Il a eu l’amabilité de me proposer de diffuser l’article qui suit, initialement publié par l’Irish Enquirer, à l’occasion du centenaire de la Révolution d’Octobre.
Je me suis fais un plaisir de le traduire (et "adapter au lecteur français", comme disait Marx) car sous une forme synthétique où il excelle, il y restitue les leçons authentiques de cette histoire. Une recension d’autant plus intéressante pour les marxistes que Geoff Roberts est tout sauf un « stalinien » (comme on pourra voir en lisant ses commentaires) ou un « radical », on peut même dire qu’il n’est pas du tout marxiste et que sa conception de l’histoire n’est aucunement influencée ( contrairement à nous) par l’élucidation de la lutte des classes. C’est pourquoi il constitue un appréciable (et "objectif") contre-feux, un démenti réconfortant, instructif et pédagogique au déferlement d’inepties ultra-réactionnaires dont nous gratifient les « intellectuels spécifiques » et autres clercs appointés de la classe dirigeante, sur les mêmes sujets.

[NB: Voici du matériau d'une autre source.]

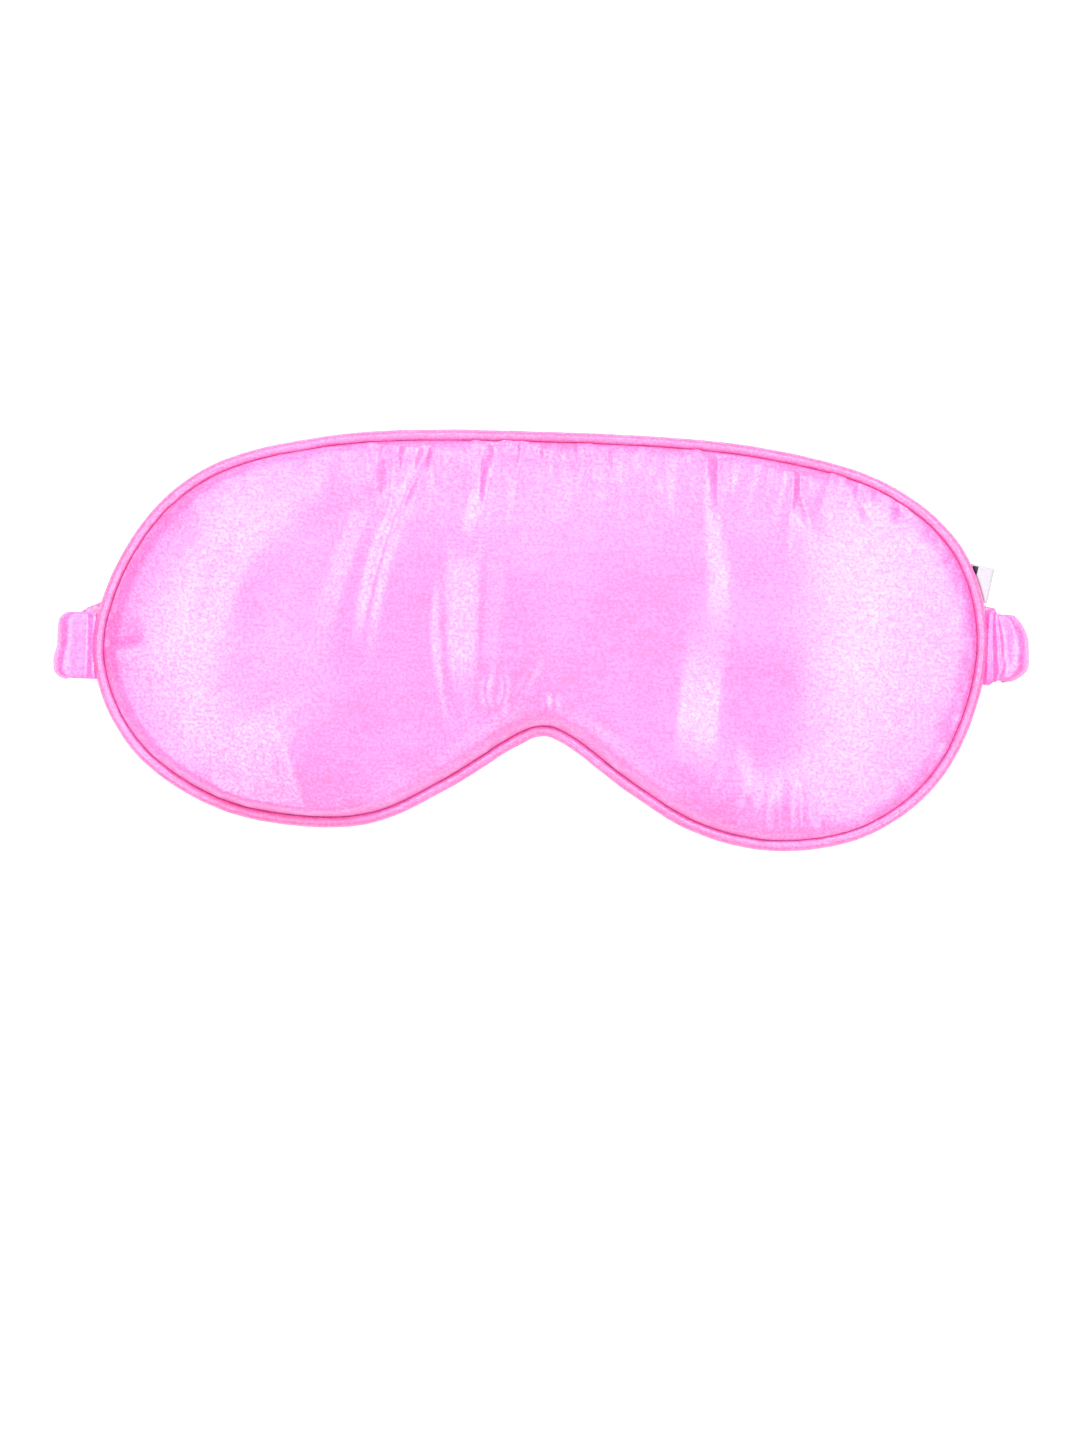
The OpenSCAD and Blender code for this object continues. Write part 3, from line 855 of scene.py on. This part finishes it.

Tels ceux dont, avec Annie Lacroix-Riz, nous avons eu dernièrement l’occasion d’évoquer l’accablante mainmise actuelle sur l’appareil idéologique, éducatif et universitaire franco-français...
Les conséquences radicales et globales
de la révolution russe
par Geoffrey Roberts
traduction Tropiques
La Fédération de Russie de Vladimir Poutine est l'héritière politique des bouleversements de la révolution bolchevique de novembre 1917. Mais Poutine n'est certes pas un révolutionnaire. En tant qu'ancien communiste, il a le souvenir nostalgique de la vulgate idéaliste du communisme soviétique, mais son régime socialement conservateur n’a pas célébré la révolution en cette année de centenaire, pourtant « mémorable ». C’est que, de nos jours, rien ne provoque plus d'anxiété au Kremlin que la perspective d'une transformation révolutionnaire, surtout si elle devait occasionner un changement de régime.
Poutine est considéré par certains commentateurs comme un radical (au sens américain du terme), cherchant à renverser l'ordre mondial dominé par l'Occident. Mais ses ambitions de politique étrangère sont pourtant modestes par rapport à celles de ses prédécesseurs bolcheviques, qui ne cherchaient rien de moins que de répandre le communisme et le système soviétique dans le monde entier. Poutine est plus pragmatique qu'idéologue, animé par le désir de sécuriser les frontières de la Fédération de Russie, de maintenir de bonne relations avec les états voisins et amis et de faire reconnaître de nouveau la Russie comme un acteur géopolitique d’envergure mondiale.
Lorsque les bolcheviks prirent le pouvoir, il y a un siècle, Léon Trotsky, organisateur de leur insurrection dans la capitale russe Petrograd, dénonça leurs opposants politiques les renvoyant «où ils méritaient : aux poubelles de l'histoire».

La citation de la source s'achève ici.